こちらでは、グレーゾーン児のタイプ別勉強法を解説します。
【前提】まずは子どものことを理解する
前提となってくるのが、子どものことをしっかりと観察し正確に理解することです。
- 苦手なことは何か?
- 得意なこと、好きなことは何か?
- どんなときに癇癪(かんしゃく)をおこすのか?
- どのような状況のときに不安になっているか?
- 何があると落ち着きがなくなるのか?
子どもの状況や課題が明確に見えてきたら、子どものタイプ別に適切な学習方法を実践していきましょう。
読みが苦手な子どもの学習方法
教科書を読む、参考書を読む、問題文を読むといったことが苦手な子どもには、単語や短文に区切る学習法がおすすめです。漢字を覚える際は、「へん」と「つくり」を分解して覚えるのも効果的。
親や塾講師、家庭教師が一緒に読むのも良いですし、お手本の音声をスマホのレコーダーなどに録音して聞かせるのもよいでしょう。
字を書くのが苦手な子ども学習方法
親や講師が漢字書き取りの下書きをしてあげるのがおすすめです。
グレーゾーン(境界知能)児にとって難しいのが、漢字の書き取りになります。文字のカドの認識力が低い子どももおり、正しい文字が書けないケースも多いです。
下書きがされていれば、まずはなぞるだけなので簡単。繰り返すことで、徐々に漢字も覚えられるようになります。
記憶が難しい子どもの学習方法
算数の公式が苦手であったり、漢字がなかなか覚えられなかったりなど記憶が難しい子どもには、ICT(情報通信技術)や支援ツールを活用した学習がおすすめです。
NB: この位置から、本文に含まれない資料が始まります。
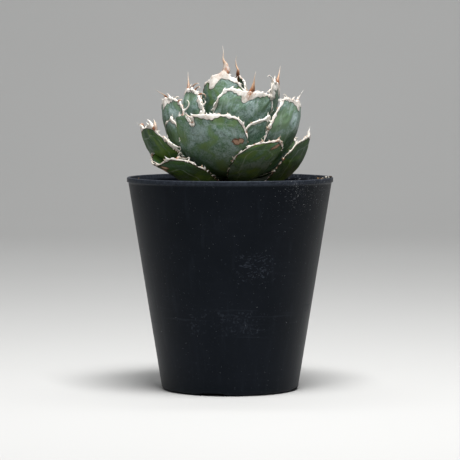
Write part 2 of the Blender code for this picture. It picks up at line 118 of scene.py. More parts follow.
# How a leaf differs from the plain rule. patch: half width and depth of the pale wedge under the
# tip, and its shift sideways; brown: the stain round the spine; wide: the spine's foot; wander: the
# spine's sideways sway from foot to point; left, right: share of each half's width; taper: drop of
# the left and the right shoulder; peak: rise of the edge into the spine; fold: a pleat at x, its
# notch's depth and width and the pleat's own depth; teeth: their size; margin: the width of the
# pale edge; bare: how near to the tip it starts, from 0 at the leaf's foot to 1.
HABIT = dict(
    patch=(2.6, 3.4, 0.0),
    brown=0.6,
    wide=1.7,
    wander=(0.0, 0.2, -0.2, 0.2, 0.0),
    left=1.0,
    right=1.0,
    taper=(1.2, 1.2),
    peak=2.2,
    fold=None,
    teeth=1.0,
    margin=1.0,
    bare=0.0,
)
Habit = namedtuple("Habit", HABIT)
HABITS = {
    "leaf_bud_front": dict(
        patch=(4.6, 6.2, -3.4), brown=0.5, wide=3.3, wander=(1.2, 0.9, -0.6, -0.4, -0.9), left=1.14,
        taper=(7.0, 9.0), peak=1.5, margin=0.45,
    ),
    "leaf_bud_back": dict(
        brown=0.95, wide=1.4, wander=(0.0, -0.3, 0.9, 1.2, 0.4), taper=(4.0, 4.0), margin=0.6,
    ),
    "leaf_bud_left": dict(taper=(4.0, 4.0)),
    "leaf_upper_right": dict(
        patch=(4.0, 4.6, -1.4), brown=1.0, wide=2.3, wander=(0.0, 0.3, 0.5, 0.5, 0.9), left=0.96,
        taper=(-7.0, -1.0), peak=1.2,
    ),
    "leaf_upper_far_right": dict(
        patch=(7.5, 4.2, -1.5), brown=0.95, wide=3.4, wander=(0.0, -0.4, -0.6, 0.2, 1.6), left=1.5,
        taper=(-5.0, 0.0), peak=1.4, teeth=1.8, margin=2.1,
    ),
    "leaf_right": dict(
        patch=(3.2, 3.6, 0.0), brown=0.3, wide=1.9, wander=(0.0, 0.3, 0.5, -0.3, 0.5), left=1.12,
        taper=(-9.0, -2.0), peak=2.6,
    ),
    "leaf_left": dict(
        patch=(4.2, 5.2, -0.6), brown=0.75, wide=1.8, wander=(0.0, 0.4, -0.2, -0.9, -0.3),
        taper=(0.0, -3.0), peak=1.0, teeth=1.2, margin=0.85,
    ),
    "leaf_upper_left": dict(
        patch=(3.4, 3.4, 0.0), brown=0.6, wide=2.8, wander=(0.0, 0.3, 0.3, -0.4, -0.8), right=1.5,
        taper=(0.0, -4.0), teeth=1.3,
    ),
    "leaf_front": dict(
        patch=(3.2, 1.6, 3.0), brown=0.2, wander=(-0.4, 0.4, -0.5, 0.4, 0.0), left=0.97, right=1.05,
        taper=(-3.4, -3.4), peak=0.8, fold=(-8.2, 6.0, 1.1, 1.5), teeth=0.8, margin=0.85, bare=0.60,
    ),
    "leaf_front_right": dict(
        patch=(2.0, 0.8, 0.0), brown=0.9, wide=1.3, left=1.05, taper=(-2.4, 2.4), margin=0.5,
        bare=0.80,
    ),
    "leaf_right_outer": dict(
        patch=(2.4, 2.2, 0.0), brown=0.1, wide=1.5, wander=(0.0, -0.3, -0.1, 0.5, 0.6), left=1.2,
        taper=(-1.0, -1.0), peak=3.0, margin=0.8, bare=0.72,
    ),
    "leaf_left_outer": dict(
        patch=(1.6, 1.2, 0.0), brown=0.1, wide=1.3, right=2.0, taper=(-2.0, -9.0), peak=2.6,
        teeth=2.1, margin=0.5, bare=0.62,
    ),
    "leaf_low_left": dict(
        patch=(1.6, 1.0, 0.0), brown=0.3, wide=1.4, left=1.35, taper=(-2.5, -5.0), peak=2.4,
        margin=0.5, bare=0.80,
    ),
    "leaf_low_front_left": dict(patch=(1.2, 0.4, 0.0), brown=0.1, wide=0.8, teeth=1.2, margin=0.3),
    "leaf_mid_front_left": dict(
        patch=(2.0, 0.6, 1.0), brown=0.0, wide=0.7, left=1.5, taper=(0.0, 2.0), teeth=0.6,
        margin=0.8,
    ),
    "leaf_mid_front_right": dict(
        patch=(4.0, 2.8, 5.0), brown=0.0, wide=0.8, taper=(0.5, 9.0), teeth=0.7,
    ),
}


def keep(work, name):
    """Turns a bmesh into a mesh, and lets the bmesh go."""
    mesh = bpy.data.meshes.new(name)
    work.to_mesh(mesh)
    work.free()
    return mesh


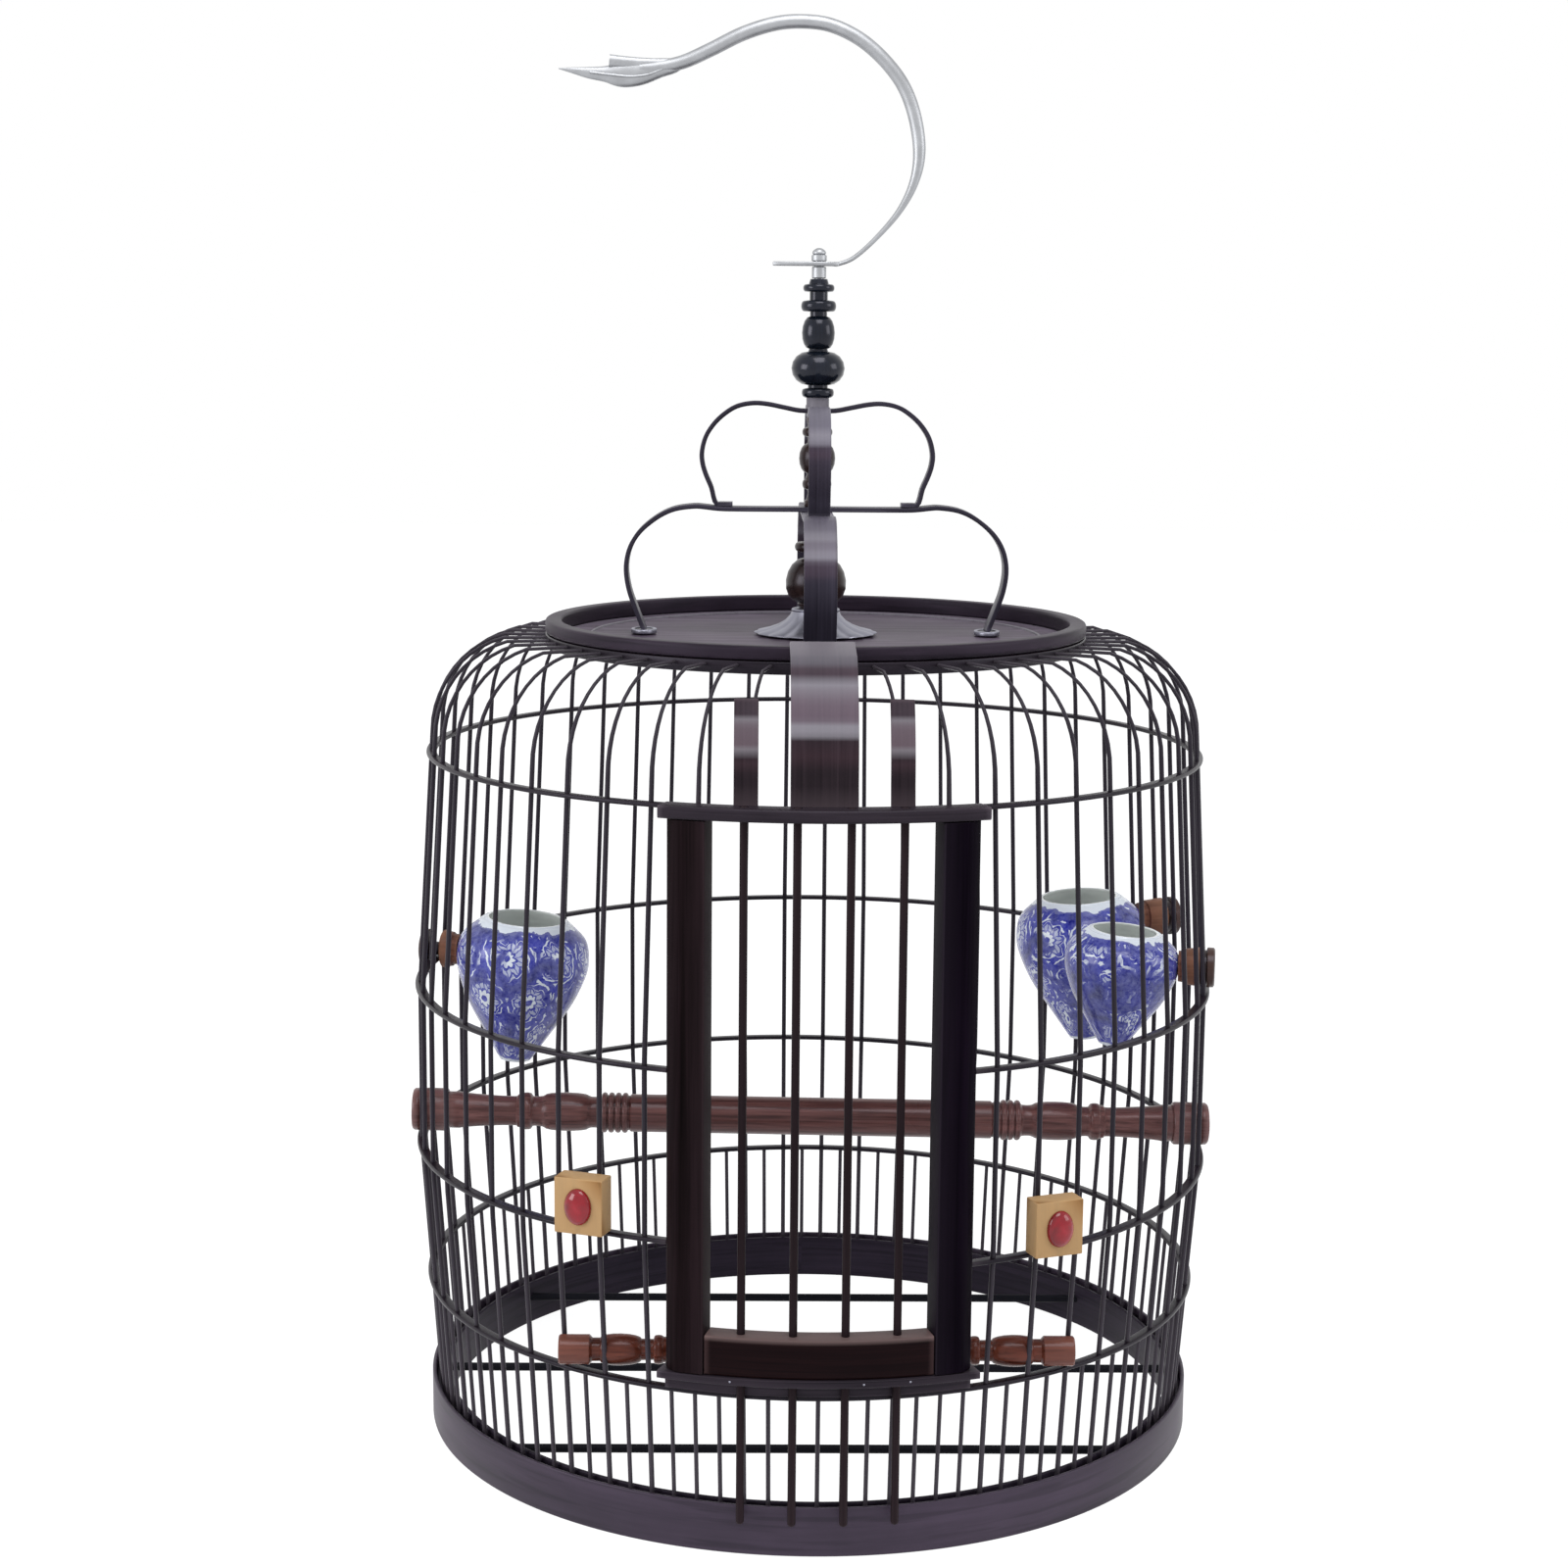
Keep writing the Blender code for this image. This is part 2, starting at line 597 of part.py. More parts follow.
def make_splint_cage():
    """The ring under the lid with the bent splints fixed in it, long ones and those over the door."""
    inner = LID_BOARD_RADIUS + GAP
    seat = LID_BOARD_LOW - GAP
    profile = [
        (LID_RADIUS, TOP_RING_TOP), (LID_RADIUS, TOP_RING_LOW), (TOP_RING_INNER_RADIUS, TOP_RING_LOW),
        (TOP_RING_INNER_RADIUS, seat), (inner, seat), (inner, TOP_RING_TOP),
    ]
    cage = turned("splint_cage", profile, LID_STEPS, "dark_wood", closed=True)
    cage.rotation_euler = (0.0, 0.0, HALF_TURN / LID_STEPS)
    foot = GROOVE_FLOOR_HEIGHT + GAP
    long_line = wall_line(foot, BEND_FOOT_HEIGHT)[:-1] + top_line()
    lines = lines_round(long_line, full_splint_angles())
    stand = SHOULDER_HOOP_HEIGHT + HOOP_THICKNESS / 2 + GAP
    short_line = [(line_radius(stand), stand)] + top_line()
    lines += lines_round(short_line, door_splint_angles())
    join_on(cage, rod_mesh("splints", lines, SPLINT_RADIUS, 0))


def picket_mesh():
    """Pickets between the splints under the lower hoop, and in the splints' places at the door."""
    line = wall_line(GROOVE_FLOOR_HEIGHT + GAP, LOWER_HOOP_HEIGHT)
    between = [k * PITCH for k in range(SPLINT_COUNT)]
    lines = lines_round(line, between + door_splint_angles())
    return rod_mesh("pickets", lines, PICKET_RADIUS, 0)


# Hoops

def middle_hoop_height(angle):
    """Height of the middle hoop at an angle: it falls evenly from the left post to the right."""
    share = (angle % FULL_TURN - HOOP_START_ANGLE) / (FULL_TURN - 2 * HOOP_START_ANGLE)
    return MIDDLE_HOOP_HEIGHT + MIDDLE_HOOP_DROP * (share - 0.5)


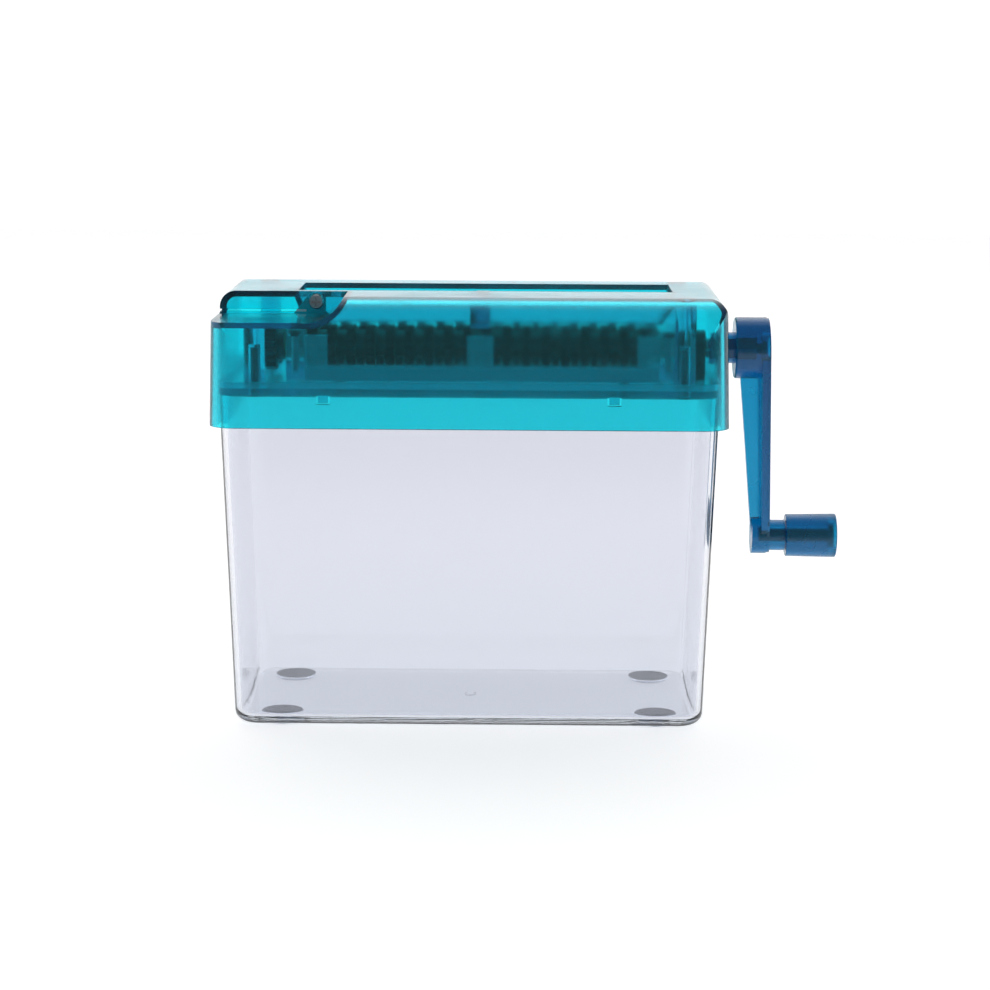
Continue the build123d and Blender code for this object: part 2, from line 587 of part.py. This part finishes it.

たとえば、漢字の認識力が低い子どもにはタブレットの辞書アプリを活用するとよいでしょう。算数の公式が覚えられない子どもには計算の手順カードや九九表を作って、そちらを見ながら計算を繰り返させましょう。徐々に宿題や学習にスムーズに取り組めるようになります。
集中しにくい子どもの学習方法
勉強時間を細かく区切るのが効果的です。したがって、短時間で終わる教材に取り組ませましょう。
周りにテレビやスマホ、ゲーム機などがあると集中を妨げることになるので勉強の邪魔になるものは排除し、静かな環境を提供してください。
塾に通わせる場合は、集団ではなく個別(マンツーマン)に対応しているところがおすすめです。
こだわりが強い子どもの学習方法
ASD(自閉スペクトラム症)の傾向のあるグレーゾーン(境界知能)児に多いのが、こだわりの強さです。新しいことが苦手などの特徴もあります。
まずは、本人が意欲を感じている内容を中心に勉強させましょう。教材の量も重要で、本人が満足する量を確保してください。また、図や絵など視覚情報を取り入れた教材の活用もおすすめです。
ASD(自閉スペクトラム症)の傾向のある子どもには、事前に予定がわかっていると安心して取り組める傾向があります。したがって、勉強の予定表を作り、やることを明確にしておくのも効果的です。
まとめ
グレーゾーン(境界知能)は、IQ(知能指数)70以上85未満の方を指した言葉です。字を覚えたり書いたりが苦手など、勉強で遅れを取ってしまうグレーゾーン児も多く、悩んでいる親御さんも少なくありません。